Since he enjoyed cursing them,
may all his curses now come raining back on him
until it all overwhelms him with misfortune!
Since he refused to bless others,
God, withhold every single blessing from him!
Bitterness, such vile vindictiveness, was upon everything he did.
Cursing was his lifestyle.
So smother him now with his own curses as his just reward.
This will be the Lord’s punishment upon him and
all my lying accusers who speak evil against me.
But now, O Yahweh-God, make yourself real to me
like you promised me you would.[b]
Because of your constant love and your heart-melting kindness, come be my hero and deliver me!
I’m so broken, needy and hurting.
My heart is pierced through and I’m so wounded.
I’m slipping down a dark slope, shaken to the core, and helpless.
All my fasting has left me so weak I can hardly stand.
Now I’m shriveled up, nothing but skin and bones.
I’m the example of failure and shame to all who see me.
They just walk by me, shaking their heads.
You have to help me, O Lord God!
My true hero, come to my rescue and save me,
for you are loving and kind.
Then everyone will know that you have won my victory,
and they will all say to the Lord, “You have finished it!”
So let them curse me if they want,
but I know you will bless me!
All their efforts to destroy me will fail,
but I will succeed and be glad.
So let my Satan-like accusers fail!
Make them look ridiculous if they try to come against me.
Clothe them with a robe of guilty shame from this day on!
 But I will give my thanks to you over and over
and everyone will hear my lavish praises.
For you stand right next to the broken ones
as their saving hero to rescue them from all their accusers!

The Grace of God:

So, listen, not my finest moment, but I did take out the part about the families and children of my enemies, so I felt like that was kind of nice of me.  Okay, yeah probably not. But, here’s my point:

Loving your enemies is not easy.  In fact, it’s incredibly challenging not to pray psalm 109 over them daily and absolutely mean it.  But, if we’re being 100% real here, there is no part of me that believes (now) that God wants us to do that.  He wants us to pray over them, but not for their destruction or for his vengeance in their lives. He wants us to pray for them out of love for them, that God would soften their hearts, would bless them and their families, and that he would be glorified through them.  And, you know what, when that is my prayer for my enemies, it makes it a little harder to hate them, to be angry at them, and to wish destruction on them. And, it becomes a whole lot easier for me to breathe when I’m around them, to sit at a table with them, and to show them kindness, gentleness, and compassion--even though the very human part of me doesn’t want to.  The human part of me wants to stay angry, to continue to pray psalm 109 over them, and to rejoice at their destruction. Because they deserve it. Just like I deserve it. And, just like I’m sure you deserve it sometimes too. But, there’s this really cool thing called grace, and the older I get and the more life I live, the more I’ve come to accept that grace isn’t just a sign in my kitchen or a concept I hear about on Sunday mornings and in small groups.  It’s not just a gift God offers us, but it’s a gift we are called to extend to others--even when they don’t deserve it. And, the human side of me won’t let me do that on my own. It takes the guidance of the Holy Spirit. Just like forgiveness is a task that is far too big for me and my humanity on my own, extending grace to those individuals who have hurt me, lied about me, and continue to attempt to persecute and destroy me is impossible without the guidance and indwelling of the Holy Spirit.  Simply put, I can’t do it on my own. And neither can you.  
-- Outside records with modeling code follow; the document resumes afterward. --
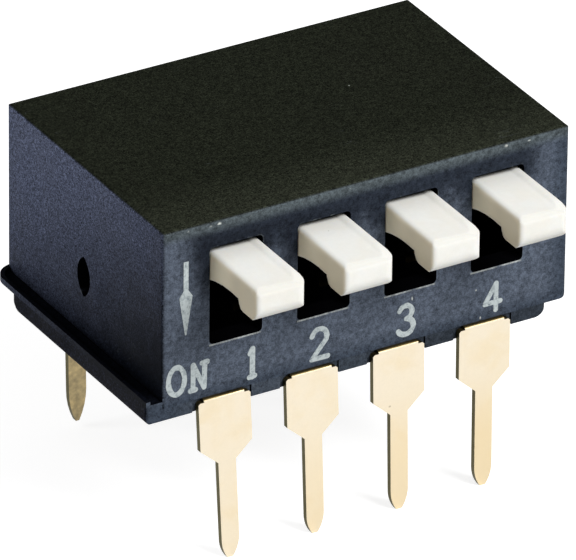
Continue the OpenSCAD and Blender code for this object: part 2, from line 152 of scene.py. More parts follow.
def remap(tree, value, low, high, new_low=0.0, new_high=1.0):
    """Maps a value from one range to another with soft ends."""
    node = add(tree, "MapRange", {"Value": value, "From Min": low, "From Max": high,
                                  "To Min": new_low, "To Max": new_high})
    node.interpolation_type = "SMOOTHSTEP"
    return node.outputs["Result"]


def calculate(tree, operation, first, second=0.0):
    """One step of arithmetic on values."""
    return add(tree, "Math", {0: first, 1: second}, operation=operation).outputs[0]


print("node helpers ready")

# %% [markdown]
# ## Shared effects as shader groups
# Grain, edge wear, dust and scratches show on more than one finish. Each is built once as
# a node group with named inputs, and every material sets its own values. A group could
# hold the whole shader too, but then each finish would be hard to read, so a group only
# puts out values, and the Principled shader stays in the material.


# %% Make the helper that starts a shader group
def new_group(name, inputs, outputs):
    """An empty shader group, with float inputs {name: default} and named outputs."""
    group = bpy.data.node_groups.new(name, "ShaderNodeTree")
    for socket_name, default in inputs.items():
        socket = group.interface.new_socket(socket_name, in_out="INPUT",
                                            socket_type="NodeSocketFloat")
        socket.default_value = default
    for socket_name in outputs:
        group.interface.new_socket(socket_name, in_out="OUTPUT",
                                   socket_type="NodeSocketFloat")
    entry = group.nodes.new("NodeGroupInput").outputs
    exit_ = group.nodes.new("NodeGroupOutput").inputs
    return group, entry, exit_


def millimetres(tree):
    """Coordinates that ride with the piece, in millimetres."""
    place = add(tree, "TexCoord").outputs["Object"]
    return add(tree, "VectorMath", {0: place, 3: 1 / MM}, operation="SCALE").outputs[0]


def use(tree, group, **values):
    """Places a group in a material, and gives back its output sockets."""
    node = add(tree, "Group", node_tree=group)
    for name, value in values.items():
        node.inputs[name.replace("_", " ").capitalize()].default_value = value
    return node.outputs


print("group helpers ready")

# %% [markdown]
# ### Fine grain
# Moulded black plastic has a spark-eroded texture: grains of a few hundredths of a
# millimetre. Two sizes of noise give it, and "Coarse" says how much wider the second is.
# The height goes to a bump, and the tint lightens and darkens the colour a little, so that
# the grain still shows in flat light.

# %% Build the grain group
grain, entry, exit_ = new_group(
    "fine_grain", {"Grain size": 0.05, "Contrast": 0.2, "Coarse": 3.3}, ["Height", "Tint"])
scale = calculate(grain, "DIVIDE", 1.0, entry["Grain size"])
coarse_scale = calculate(grain, "DIVIDE", scale, entry["Coarse"])
place = millimetres(grain)
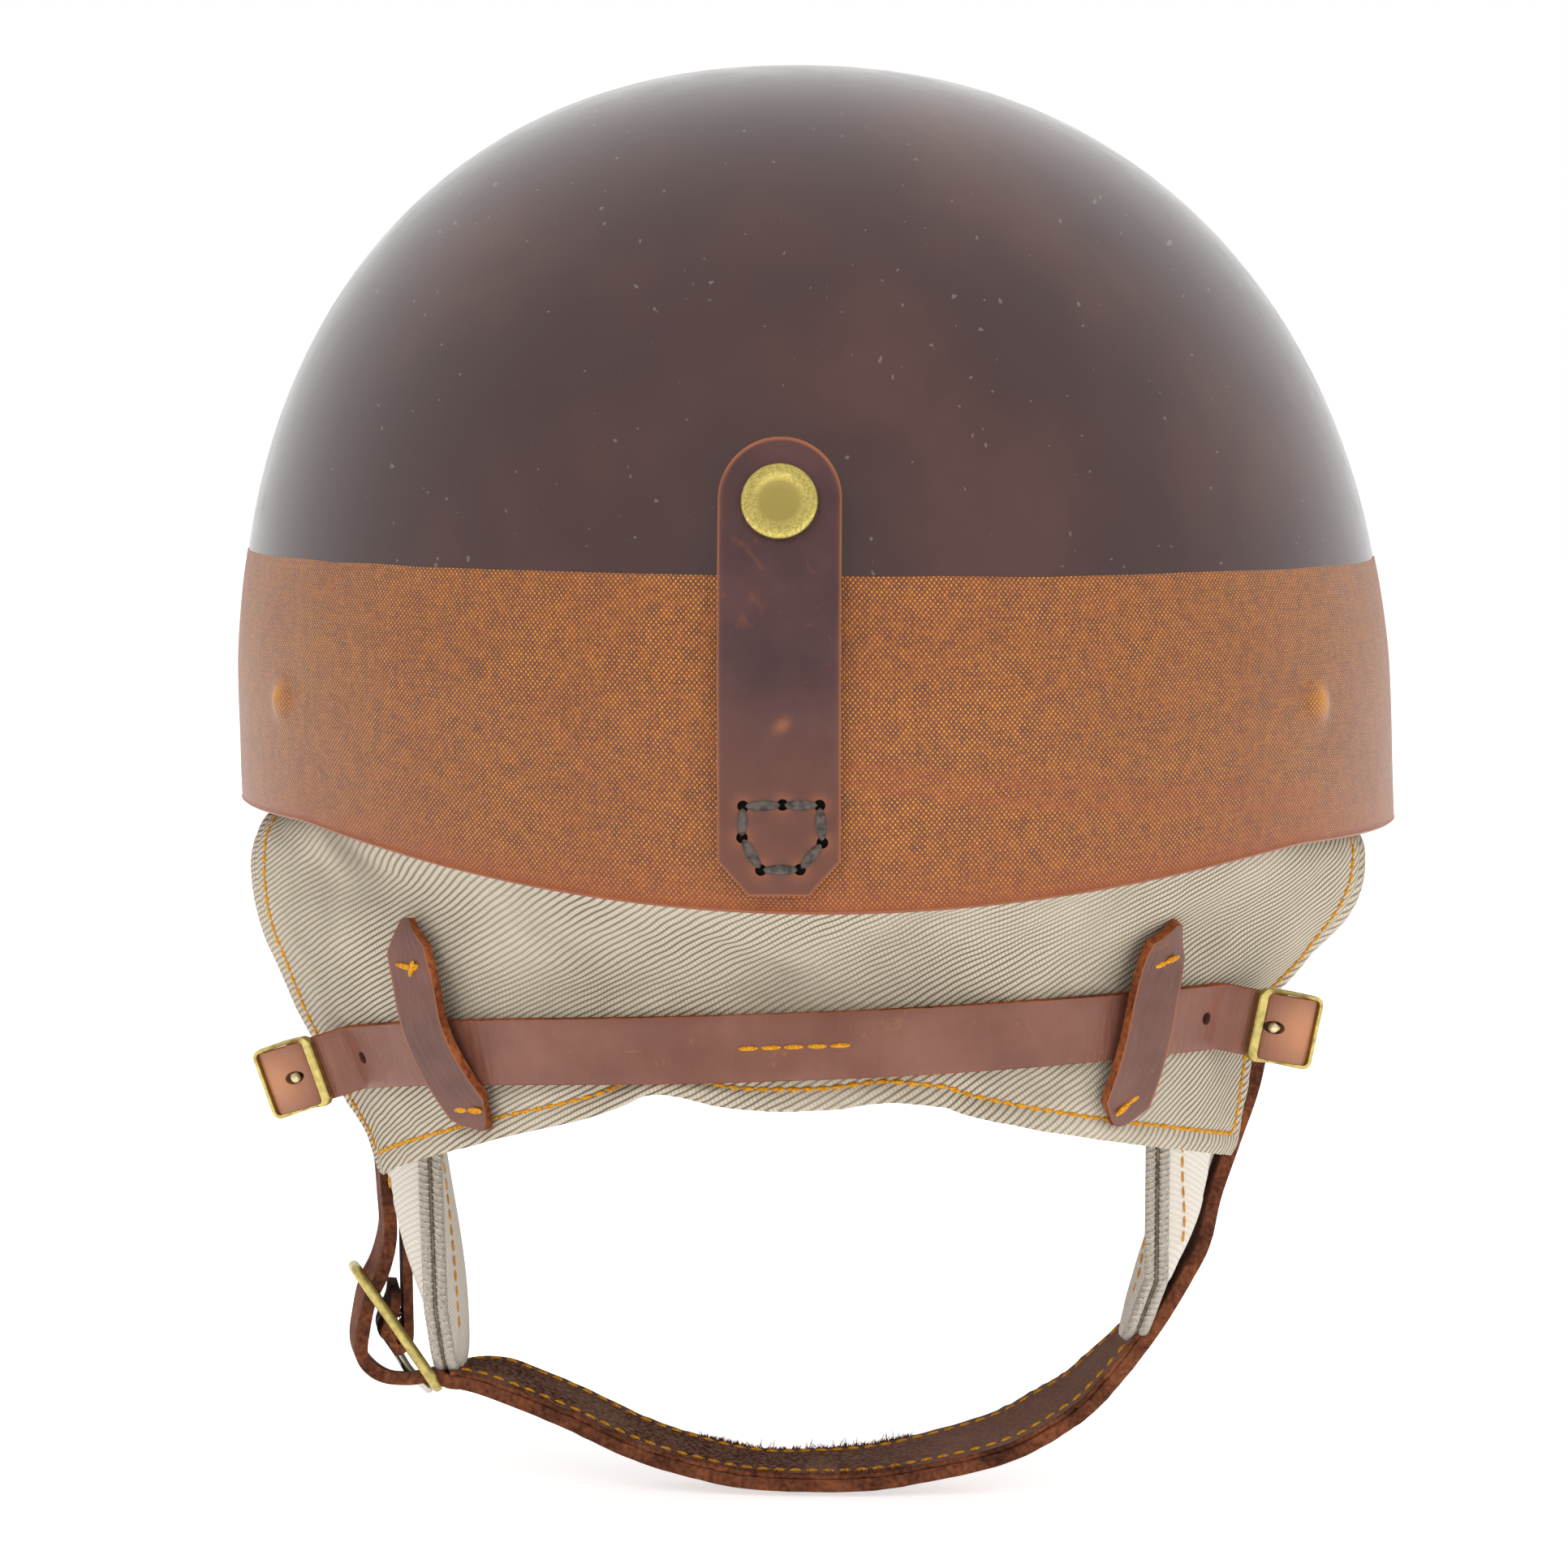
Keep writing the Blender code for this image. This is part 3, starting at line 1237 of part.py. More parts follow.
def main():
    shell = make_shell()
    make_liner(shell)
    for number in range(1, TAPE_COUNT + 1):
        make_tape(number)
    make_lace()
    make_tab()
    make_curtain()
    make_neck_strap()
    make_keeper("strap_keeper_left", KEEPER_LEFT_SHARES)
    make_keeper("strap_keeper_right", KEEPER_RIGHT_SHARES)
    swinging = []
    for side, name in ((1, "left"), (-1, "right")):
        make_neck_buckle(side, name)
        swinging.append(make_ear_flap(side, name))
    make_hanger(1, "left", SHORT_STRAP_THICKNESS, SHORT_STRAP_WIDTH)
    make_hanger(-1, "right", CHIN_STRAP_THICKNESS, CHIN_STRAP_WIDTH)
    swinging.extend(make_chin_strap())
    swinging.append(make_short_strap())
    frame, tongue = make_chin_buckle()
    swinging.append(frame)
    harness = pivot("chin_harness_axis", Matrix.Translation((0, 0, SWING_Z)), swinging)
    pivot("chin_prong_axis", chin_frame(), (tongue,), harness)


main()
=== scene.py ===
"""Dressed model of a half-shell racing helmet, seen from behind.

A lacquered shell with a linen rim band and a leather goggle-strap tab, a twill neck curtain with
a buckled leather strap, twill ear flaps and a leather chin strap. Everything is in metres, in the
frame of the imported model: +Z up, the face towards -Y, the wearer's left at +X.
"""

import random
from math import atan2, cos, exp, hypot, pi, radians, sin

import bpy
from mathutils import Matrix, Vector, noise


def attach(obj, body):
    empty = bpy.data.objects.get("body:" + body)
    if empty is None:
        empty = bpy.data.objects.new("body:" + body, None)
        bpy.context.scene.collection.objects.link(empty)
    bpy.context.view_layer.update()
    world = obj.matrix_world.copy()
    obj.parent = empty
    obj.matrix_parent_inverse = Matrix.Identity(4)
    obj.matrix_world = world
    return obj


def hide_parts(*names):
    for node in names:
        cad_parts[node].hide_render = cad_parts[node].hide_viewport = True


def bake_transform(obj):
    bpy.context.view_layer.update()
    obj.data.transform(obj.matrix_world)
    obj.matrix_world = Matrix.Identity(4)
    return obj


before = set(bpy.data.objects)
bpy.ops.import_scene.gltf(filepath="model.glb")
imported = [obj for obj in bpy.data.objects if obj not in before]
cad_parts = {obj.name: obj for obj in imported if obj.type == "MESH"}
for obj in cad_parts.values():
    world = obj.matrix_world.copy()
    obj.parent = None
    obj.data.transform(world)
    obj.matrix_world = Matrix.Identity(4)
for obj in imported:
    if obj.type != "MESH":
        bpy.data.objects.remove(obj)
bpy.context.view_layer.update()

MM = 0.001

# Shell and rim
SHELL_HALF_WIDTH = 116.4 * MM
SHELL_HALF_LENGTH = 139 * MM
BROW_Z = 20 * MM
DOME_RISE = 129.1 * MM
DOME_POWER = 2.2
DOME_LEAN_SHARE = 0.032
SHELL_WALL = 4 * MM
REAR_DROP = 10 * MM
REAR_DROP_ANGLE = radians(55)
REAR_DROP_POWER = 1.3
RIM_TILT = 2.2 * MM
WALL_GIRTH = 2 * pi * 128 * MM
BAND_TOP_Z = 51 * MM
BAND_THICKNESS = 0.7 * MM
BAND_GAP = 0.3 * MM
FIT_GAP = 0.4 * MM
SEW_GAP = 0.6 * MM
RIVET_ANGLES = (58, 122, 238, 302)
RIVET_Z = 24 * MM
RIVET_BUMP = 1.7 * MM
RIVET_BUMP_REACH = 3.4 * MM
BAND_TURN_DOWN = 0.55 * MM
BAND_TURN_IN = 3.2 * MM
BAND_SUNK = 0.3 * MM
BAND_TOP_SUNK = 0.55 * MM
BAND_CREASES = (13 * MM, 16.2 * MM)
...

But, by the grace of God, I can choose kindness.
By the grace of God, I can choose compassion.
By the grace of God, I can choose gentleness.
By the grace of God, I can choose love.  

Even for my enemies.

And so can you.  

Choose Kindness. Choose Grace.  Choose Compassion. Choose Love
So, friends, today, if you are struggling to love your enemies and pray for those who persecute you, I pray that you will pull yourself out of the pit, wade through the painful work of forgiveness, and allow the Holy Spirit to give you the strength and grace you need to extend kindness, compassion, gentleness, and even love.  We might not be to the place where, like Jesus, we can sit at dinner with our enemies and break bread with them, but we can make a conscious effort to radiate kindness, gentleness, compassion, and even love from across the room, through the phone screen, or even in the courtroom.  

Good luck, my friends.  We’re all going to need it.